%%
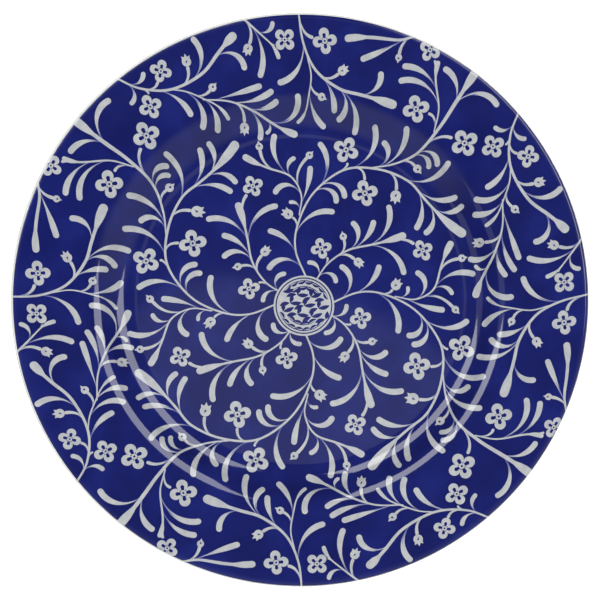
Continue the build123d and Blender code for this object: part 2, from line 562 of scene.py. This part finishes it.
def band_marks():
    """(line, width) of the veins and leaf marks of the curved bands, about the medallion's middle."""
    marks = []
    for side in (90, -90):
        for radius, reach, length, width in BANDS:
            vein_turns = np.linspace(-reach, reach, VEIN_POINTS)
            vein = np.array([radius * unit(MEDALLION_SLANT + side + turn) for turn in vein_turns])
            marks.append((vein, VEIN_WIDTH))
            for turn in np.arange(-reach, reach - BAND_END, BAND_LEAF_SPACING / radius):
                heading = MEDALLION_SLANT + side + turn
                root = (radius - BAND_LEAF_START) * unit(heading)
                leaf = bent_line(root, heading + BAND_LEAF_TURN, length, BAND_LEAF_BEND, FINE_STEP)
                marks.append((leaf, width))
    return marks


def medallion_shapes():
    """(outline, is white) of a thin ring round a white disc, which bears blue sprigs between veined bands."""
    inside_ring = MEDALLION_RADIUS - MEDALLION_RING_WIDTH
    shapes = [
        (ring(MEDALLION_CENTRE, MEDALLION_RADIUS, MEDALLION_POINTS), True),
        (ring(MEDALLION_CENTRE, inside_ring, MEDALLION_POINTS), False),
        (ring(MEDALLION_CENTRE, inside_ring - MEDALLION_GAP, MEDALLION_POINTS), True),
    ]
    for line, width in sprig_marks() + band_marks():
        widths = width * np.sin(np.linspace(0.3, 2.85, len(line)))  # thin at both ends
        shapes.append((brush_outline(line + MEDALLION_CENTRE, widths), False))
    return shapes


def drifted(points):
    """Moves the painting as a free hand does: towards the medallion in the well, and a little unevenly."""
    r = np.linalg.norm(points, axis=1)[:, None]
    x, y = points[:, :1], points[:, 1:]
    sway = np.hstack([np.sin(x / 31 + y / 47 + 0.9), np.sin(y / 29 - x / 53 + 2.2)]) * HAND_WANDER
    return points + (MEDALLION_CENTRE + sway) * np.clip(1 - r / PLATE_RADIUS, 0, 1) ** 0.5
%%
### THE TASK
Extract the lines above, from the first one through the one containing "return marks", and return only those, unchanged.

### THE RESPONSE
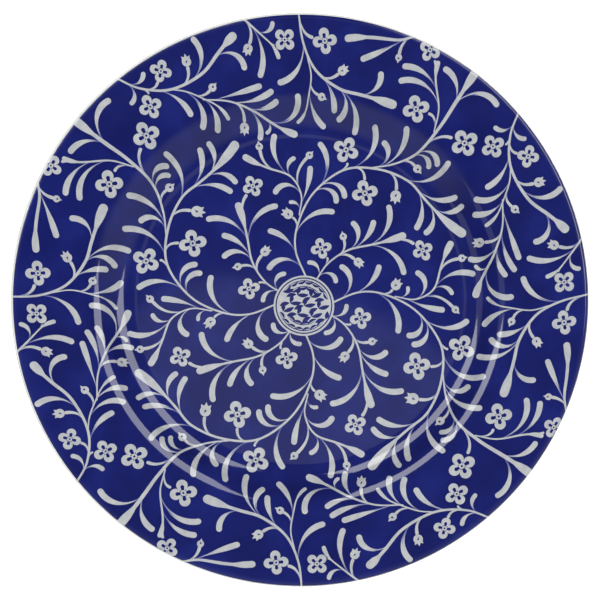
Continue the build123d and Blender code for this object: part 2, from line 562 of scene.py. This part finishes it.
def band_marks():
    """(line, width) of the veins and leaf marks of the curved bands, about the medallion's middle."""
    marks = []
    for side in (90, -90):
        for radius, reach, length, width in BANDS:
            vein_turns = np.linspace(-reach, reach, VEIN_POINTS)
            vein = np.array([radius * unit(MEDALLION_SLANT + side + turn) for turn in vein_turns])
            marks.append((vein, VEIN_WIDTH))
            for turn in np.arange(-reach, reach - BAND_END, BAND_LEAF_SPACING / radius):
                heading = MEDALLION_SLANT + side + turn
                root = (radius - BAND_LEAF_START) * unit(heading)
                leaf = bent_line(root, heading + BAND_LEAF_TURN, length, BAND_LEAF_BEND, FINE_STEP)
                marks.append((leaf, width))
    return marks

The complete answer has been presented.